Shortly before he passes away, Ānanda rather abruptly asks the Buddha what to do about women. This passage is absent from the Sanskrit version, and it is fairly obvious that it’s an interpolation. Nevertheless, due to its prominent position, it should be considered closely.
Here’s Maurice Walshe’s translation:
‘Lord, how should we act towards women?’ ‘Do not see them, Ananda.’ ‘But if we see them, how should we behave, Lord?’ ‘Do not speak to them, Ānanda.’ ‘But if they speak to us, Lord, how should we behave?’ ‘Practise mindfulness, Ānanda.’
Okay, so there are few things that are misleading in the translation.
- Text doesn’t say “act towards women”, it says “practice regarding women” (mātugāme paṭipajjāma), which is a different thing.

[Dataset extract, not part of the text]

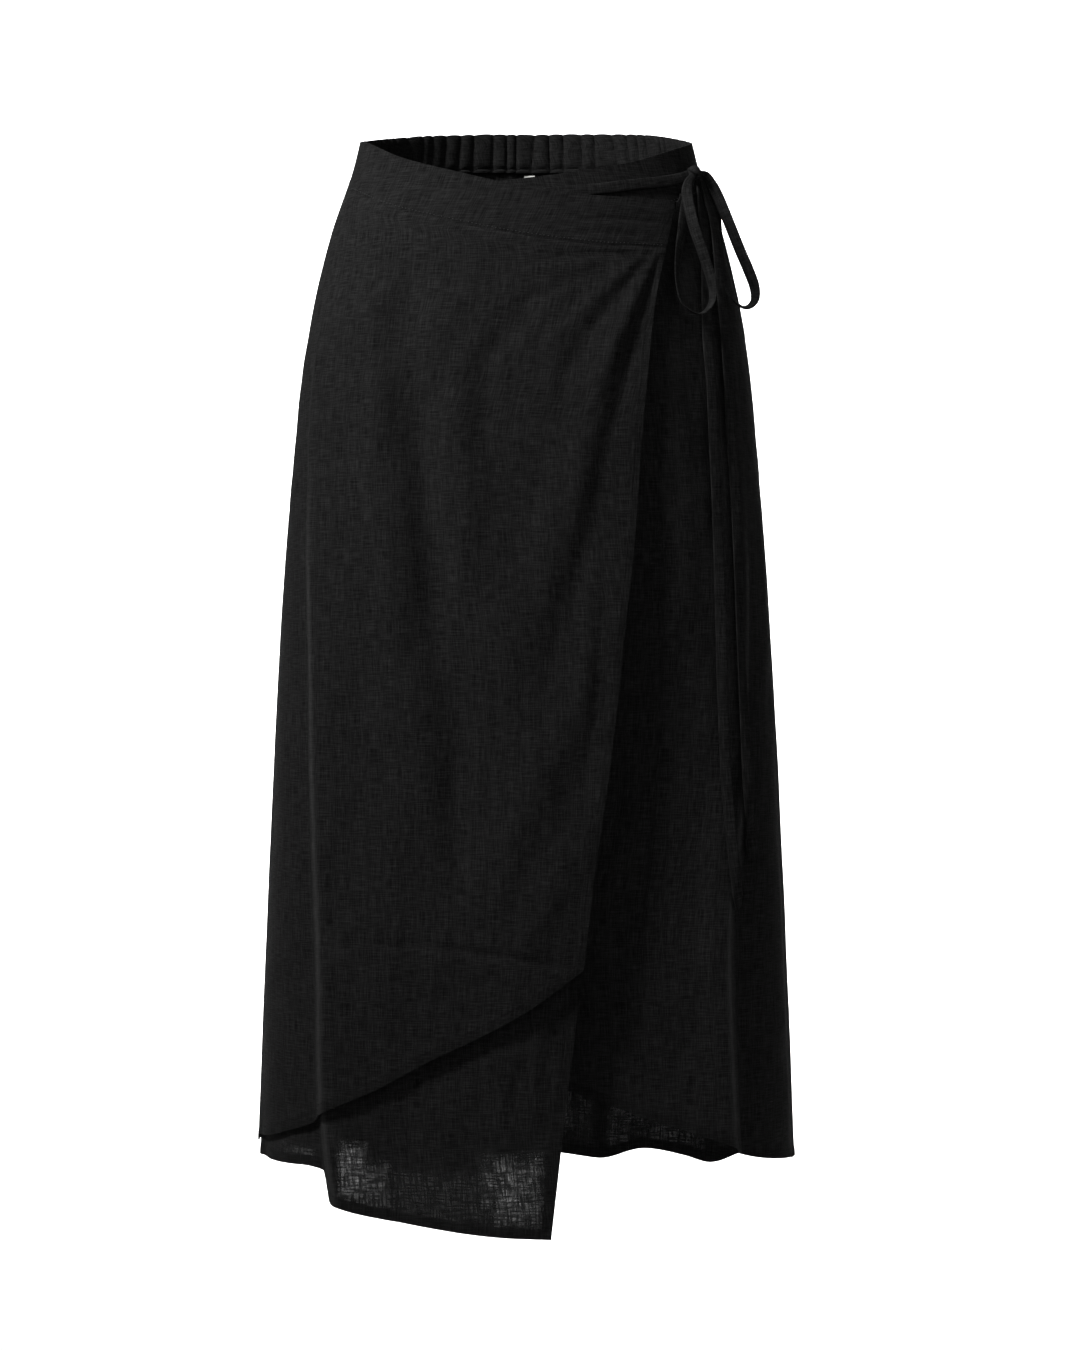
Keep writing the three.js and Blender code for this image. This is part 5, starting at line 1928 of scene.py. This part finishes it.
@dataclass
class Back:
    """The back: the gathered elastic waistband, the panel that hangs from it and the label."""

    linen: bpy.types.Material
    tape: bpy.types.Material
    sewing: Sewing
    band_steps: int = 12  # columns to one gather
    side_gap: float = 0.0004  # the share of the back that is left free at each side seam
    gather_roundness: float = 0.55
    gather_shift: float = 0.4  # how uneven the gathers' widths are
    gather_lean: float = 0.25
    gather_dip: float = 0.8  # how far the top edge sinks between two gathers
    gather_fade: float = 0.03
    stitch_row: tuple[float, float] = (0.9, 0.04)  # where the elastic is sewn, and the groove that it draws
    stitch_pull: float = 0.6
    bottom_pull: tuple[float, float] = (0.35, 0.93)  # how far the seam flattens gathers, and from where
    top_depth: tuple[float, float] = (0.75, 0.12)  # the gathers' depth at the top, and where it is whole
    crease_thickness: float = 1.2
    puff: float = 4.6  # how much more a gather stands out inside than outside
    fullness: float = 1.25  # the cloth in a gather, to its width
    seam_inset: float = 3.4
    seam_points: int = 900
    top_overlap: float = 1.5  # how far the panel runs up behind its waistband
    hem: float = 9.0
    label_across: float = 2.8
    label_width: float = 9.8
    label_top: float = 7.9
    label_length: float = 24.0
    label_thickness: float = 0.5
    label_curl: float = 0.5
    label_curl_drop: float = 14.0

    def band_top(self, angle: Array) -> Array:
        """Returns the height of the back waistband's top edge."""
        return BACK_BAND_TOP.read("angle", angle, "z")

    def waistband(self) -> bpy.types.Object:
        """Makes the gathered waistband, with deep narrow creases between full folds.

        Returns:
            The waistband.
        """
        columns = BAND_GATHERS * self.band_steps + 1
        share = np.clip(np.linspace(0, 1, columns), self.side_gap, 1 - self.side_gap)
        draw = np.random.default_rng(SEED_GATHERS)
        drop = spread(((0, 3), (0.08, 12), (0.9, 4), (1, 0)))[None]
        angle = (LEFT_SEAM + BACK_SPAN * share)[:, None]
        top = self.band_top(angle)
        folds = np.arange(BAND_GATHERS + 1)
        bend, lean = (
            np.interp(share * BAND_GATHERS, folds, draw.uniform(-most, most, BAND_GATHERS + 1))[:, None]
            for most in (self.gather_shift, self.gather_lean)
        )
        phase = np.pi * (BAND_GATHERS * share[:, None] + bend + lean * (drop - 0.5))
        full = np.abs(np.sin(phase)) ** self.gather_roundness
        sides = (ease(share, 0, self.gather_fade) * ease(1 - share, 0, self.gather_fade))[:, None]
        row, groove = self.stitch_row
        stitched = 1 - self.stitch_pull * np.exp(-(((drop - row) / groove) ** 2))
        pull, start = self.bottom_pull
        stitched = stitched - pull * ease(drop, start, 1.0)
        shallow, whole = self.top_depth
        swell = BAND_GATHER_DEPTH * full * sides * stitched * mix(shallow, 1, ease(drop, 0, whole))
        z = mix(top - (1 - full) * self.gather_dip * sides, top - BACK_BAND_HEIGHT + SEAM_GAP / 2, drop)
        sunk = BAND_GATHER_DEPTH - swell
        outer = place(smooth_form, angle, z, sunk)
        inner = place(smooth_form, angle, z, self.crease_thickness + self.puff * swell + sunk)
        flat = np.stack([distances(inner, 0) * self.fullness, z], -1)
        plain = np.zeros_like(z)
        piece = wall("back_waistband_cloth", outer, inner, flat, {"hem": plain, "open": plain})
        dress(piece, self.linen, Slot.LINEN, "back_waistband")
        return piece

    def seam_stitches(self) -> bpy.types.Object:
        """Sews the row that holds the elastic, on the band's inner face.

        Returns:
            The row of stitches.
        """
        angle = LEFT_SEAM + BACK_SPAN * np.linspace(0.02, 0.98, self.seam_points)
        z = self.band_top(angle) - BACK_BAND_HEIGHT + self.seam_inset
        line = place(smooth_form, angle, z, self.crease_thickness + 2.5 * BAND_GATHER_DEPTH)
        inward = unit(-np.stack([line[:, 0], line[:, 1], np.zeros(len(line))], -1))
        return self.sewing.row("elastic_seam_stitches", line, inward)

    def panel(self) -> Panel:
        """Describes the back panel.

        Returns:
            The panel.
        """
        return Panel(
            "back_panel_cloth",
            "back_panel",
            back_panel,
            lambda z: np.full(np.shape(z), LEFT_SEAM + BACK_SPAN * self.side_gap),
            lambda z: np.full(np.shape(z), LEFT_SEAM + BACK_SPAN * (1 - self.side_gap)),
            lambda angle: self.band_top(angle) - BACK_BAND_HEIGHT + self.top_overlap,
            lambda angle: BACK_HEM.read("across", plan(angle, BACK_HEM_AT + 0 * angle)[0], "z"),
            ((0, 240), (1, 0)),
            ((0, 60), (0.25, 100), (0.985, 8), (1, 0)),
            flat=(0.78, 0.90),
            area=0.62,
            held=Held.GATHERED,
            rests_on=("back_waistband_cloth",),
            hem=self.hem,
            top_seam=0.0,
            openings=BACK_OPENINGS,
        )

    def label(self) -> bpy.types.Object:
        """Makes the bare label, which hangs from the band's seam inside.

        Returns:
            The label.
        """
        across = self.label_across + self.label_width * (0.5 - np.linspace(0, 1, 13))[:, None]
        z = self.label_top - self.label_length * np.linspace(0, 1, 25)[None]
        half_width = SECTIONS.read("z", z, "half_width")
        angle = 180 - np.degrees(np.arcsin(across / half_width))
        from_middle = 2 * np.abs(across - self.label_across) / self.label_width
        curl = self.label_curl * ease(-z, 0, self.label_curl_drop) * from_middle**2
        depth = CLOTH + 2 * SEAM_GAP + curl
        outer, inner = (place(back_panel, angle, z, depth + more) for more in (0.0, self.label_thickness))
        flat = np.stack(np.broadcast_arrays(across, z), -1)
        plain = np.zeros(flat.shape[:2])
        piece = wall("bare_label", outer, inner, flat, {"hem": plain, "open": plain})
        dress(piece, self.tape, Slot.LABEL, "label")
        return piece

    def build(self) -> None:
        """Builds the back."""
        self.waistband()
        self.seam_stitches()
        panel = self.panel()
        panel.build(self.linen)
        self.sewing.row("back_hem_stitches", *panel.hem_line(7.8))
        self.label()


def main() -> None:
    """Sets up the studio and builds the skirt, piece by piece."""
    logging.basicConfig(level=logging.INFO, format="%(message)s")
    studio = Studio()
    studio.camera()
    linen, thread, tape = Linen().material(), Thread().material(), Tape().material()
    band_thread = Thread("cotton_topstitching_thread", "#161616", "#3c3c3c").material()
    sewing, band_sewing = Sewing(thread), Sewing(band_thread, length=1.5, width=0.7, pitch=3.4)
    Bow(linen).build()
    Front(linen, sewing, band_sewing).build()
    Back(linen, tape, sewing).build()
    studio.sweep()
    studio.light()


if __name__ == "__main__":
    main()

- It doesn’t say “speak to women”, it says “converse” (anālāpo) which again is significantly different.
- It doesn’t say “if they speak to us”, it uses the instrumental, which indicates to “converse with”.
Further, the discussion in the commentary locates the conversation in the more moderate teachings found elsewhere in the suttas.
Note that the Pali text is unusually terse, to the point of abruptness, and indeed, borderline incoherence. Whether this is intended to represent the Buddha’s tone during the exchange, or if it is simply clumsy editing, is hard to say. Here is an (overly literal) translation to show this.
“Kathaṃ mayaṃ, bhante, mātugāme paṭipajjāmā”ti?
“Sir, how do we practice regarding females?”
“No seeing, Ānanda.”
“Dassane, bhagavā, sati kathaṃ paṭipajjitabban”ti?
“But in case of seeing, how to practice?”
“No conversation, Ānanda.”
“Ālapantena pana, bhante, kathaṃ paṭipajjitabban”ti?
“But when conversing, how to practice?”
“Sati, ānanda, upaṭṭhāpetabbā”ti.
“Be mindful, Ānanda.”
The commentary expands the text with well-considered examples and references to elsewhere in the canon.
Regarding not seeing, it refers to a monk sitting alone his lodging with a closed door (dvāraṃ pidahitvā senāsane nisinno hi bhikkhu) when a woman comes and stands in the door. Obviously this would be an unusually intimate encounter for a monk.
Then, regarding having a conversation, it quotes from AN 5.226. Here is the context:
Mendicants, there are these five drawbacks for a mendicant who visits families for too long, mixing closely with them. What five? You often see females. Seeing them, you become close. Being so close, you become intimate. Being intimate, lust overcomes you. When your mind is overcome by lust, you can expect that you will live the spiritual life dissatisfied, or commit one of the corrupt offences, or abandon the training and return to a lesser life.
Again, rather than referring to any speech, it specifically invokes an overly familiar relationship of intimacy.
Finally the commentary quotes AN 5.55, which speaks of having a private, one on one conversation (eko ekāya, mātugāmena sallape).
These expansions of the text are especially significant given that, in several other cases, the commentary gives a sexist reading of texts that are not sexist. The commentaries are a vast and diverse set of texts, assembled from many diverse sources. So it is no surprise to find different attitudes in different parts.
Still, it is, I think, justified to follow the commentary in seeking a rendering of the passage that is in line with the teachings on monastic behavior around members of the opposite sex found elsewhere in the Suttas, rather than have the Buddha introduce a more harsh and extreme doctrine for no apparent reason, just before his death.